Я шел не оглядываясь, но чувствовал ее взгляд. В гостинице, вместе с ключами достал ее записку, в которой был написан номер телефона в Ленинграде и просьба, позвонить месяца через три. Почему через три, для меня стало загадкой, но по возвращении домой звонил часто. Телефон молчал. Его упорство продолжалось год. Когда рябина созрела в парке, решил позвонить в последний раз. Пробивая расстояние, мое нетерпение стучалось в трубке, заставляя кого-нибудь там ответить. На этот раз город отозвался недовольным голосом. Я узнал, что Клара Александровна уехала надолго, но просила при случае зайти в Казанский собор и постоять у храмовой иконы.
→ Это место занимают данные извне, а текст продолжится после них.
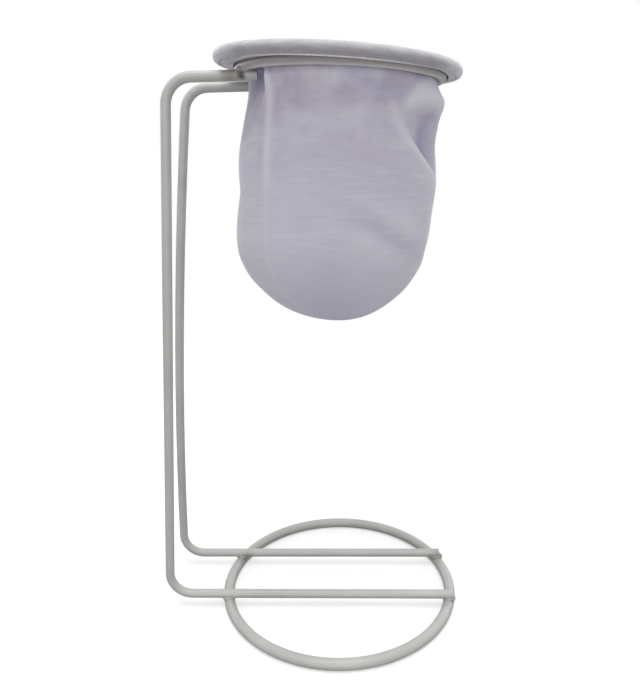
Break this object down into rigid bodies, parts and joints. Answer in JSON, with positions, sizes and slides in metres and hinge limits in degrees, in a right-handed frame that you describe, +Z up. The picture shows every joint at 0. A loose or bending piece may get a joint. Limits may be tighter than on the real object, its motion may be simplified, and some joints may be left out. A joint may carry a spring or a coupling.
{
  "type": "pour over dripper stand",
  "caption": "White wire stand for pour over coffee: a round foot and two bent uprights hold an upper ring with a cloth filter over the cup.",
  "frame": {"origin": "centre of the foot ring, on the floor", "axes": "+X away from the uprights along the rails, +Y from the front frame to the rear frame, +Z up"},
  "size_m": [0.1129, 0.0914, 0.1979],
  "materials": {
    "wire_paint": "off-white satin paint on steel wire",
    "weld_paint": "the same paint over the weld fillets, a little thicker and rougher",
    "hoop_steel": "plain drawn steel wire, hidden in the hem",
    "filter_cloth": "soft brushed cotton flannel, white with a faint lilac cast"
  },
  "bodies": {
    "root": {"base_ring": "wire_paint", "front_frame": "wire_paint", "rear_frame": "wire_paint", "top_ring": "wire_paint", "base_welds": "weld_paint", "top_welds": "weld_paint", "filter_hoop": "hoop_steel", "filter_bag": "filter_cloth"}
  },
  "joints": []
}
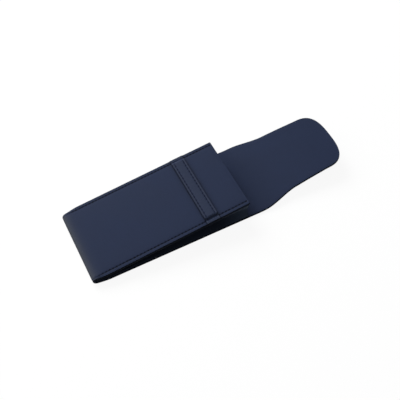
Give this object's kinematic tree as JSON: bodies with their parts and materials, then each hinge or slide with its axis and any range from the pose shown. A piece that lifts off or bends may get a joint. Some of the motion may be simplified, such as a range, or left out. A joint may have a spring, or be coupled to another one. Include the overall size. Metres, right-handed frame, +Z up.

Время меняет все, но не мое отношение к Кларе. С памятью о ней уехал в командировку в Эфиопию. Дружба между соотечественниками в загранке завязывается быстрее, чем на родине; особенно я сдружился с врачом. Мягкий характер, открытое лицо, гитара влекли к нему нашу небольшую колонию. Поначалу я не обратил внимания на его частый напев: "Когда я был щенком и верил в грезы детства…", – но потом поинтересовался, откуда он знает эту песню. Тяжело вздохнув, Евгений Иванович провел ладонью по лицу и пригласил на веранду. Закурив, начал рассказывать про свою жену Клару. Меня передернуло. Чтобы не выдать волнения, отошел в темноту, надеясь услышать, что это не моя Клара. Он говорил, а я все четче и четче видел ее лицо… Хотелось крикнуть: "Довольно!" – а он продолжал:
- Святая была женщина. Я ей верил безгранично, и она платила тем же. Мы прожили с ней девятнадцать лет, и повода для крупной ссоры не было. Бывало, улыбнется, даст мне щелчок по носу, поцелует, засмеется. Был у нее грешок. Как и все врачи, к своему здоровью относилась наплевательски, рвалась на передовую и оказалась в Чернобыле, облучилась. Лечила других, но не себя. Даже анализы крови делала от случая к случаю. Что теперь разводить руками. С ней следовало быть строже… Сам виноват. Два года назад взбрело ей в голову побывать на Соловках. Зря отпустил ее одну. Там, видимо, простыла. Началось с пустяка, а закончилось лейкозом. Сгорела за три месяца. В бреду просила рябины, рвалась на какую-то Секирную гору, требовала чая. В сознание пришла на несколько минут. Успела поцеловать меня, сына, попросила прощения. Любимую песню не дослушала, медь оркестра отзвучала… Вот такой была Клара. Потом поменял квартиру, поскольку стало тошно одному жить в старой.
Слезы душили меня…. Через неделю я подал заявление о расторжении контракта. Сослуживцы, особенно Евгений Иванович, были удивлены моему "резкому" шагу.
В Казанском соборе Ленинграда я побывал. Богоматерь смотрела на меня с грустным всепрощением.